The pace of credit-rating downgrades around the world picked up in the second quarter, as Standard & Poor’s calculated that that 183 actions knocked ratings down a peg, compared to only 108 upgrades.
The debt volume affected by downgrades was $1.15 trillion, S&P reported, with $285 billion of debt upgraded. In the prior quarter, downgrades outnumbered upgrades by 170 to 72.
“Following a rocky first quarter, the credit markets saw a continuation of the violent shakes that have almost become routine since this time last year,” the ratings agency said in its “Global Corporate and Sovereign Rating Actions” report. It said that while the trend of more downgrades than upgrades was found in the U.S., Europe, and Asia-Pacific regions, the U.S. “was especially hit hard in the housing-related sectors,” including homebuilding and real estate, finance, and makers of forest products and building materials. For them, all the rating actions were downgrades.

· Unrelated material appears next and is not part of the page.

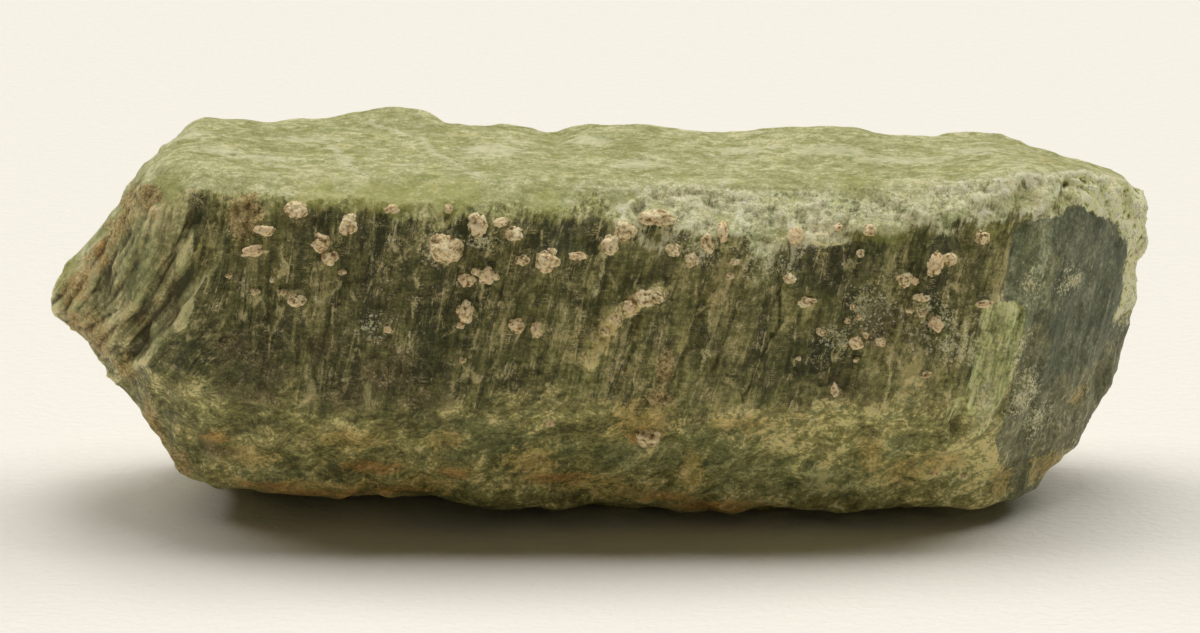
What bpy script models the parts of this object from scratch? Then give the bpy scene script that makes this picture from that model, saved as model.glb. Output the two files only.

In the area of “fallen angels” globally — companies with debt downgraded to a speculative grad of BB+ or lower, from investment grade of BBB- and higher — three additional entities moved to speculative grade in June, raising the number of such issues to 19. Affected debt totaled $67.85 billion, more than 50 percent of the total debt affected for all of last year, S&P said in a separate report on “Global Potential Fallen Angels.”
Companies achieve the “potential” to become fallen angels if their debt is rated BBB- with either a negative outlook or with the rating on CreditWatch with negative implications, according to S&P. It calculated that the current pool of potential fallen angels — 43 issuers — shrank in June by two.
Sectors “poised to led fallen-angel incidence,” according to the ratings service, were utilities (seven), forest products and building materials (six), and consumer products (five.)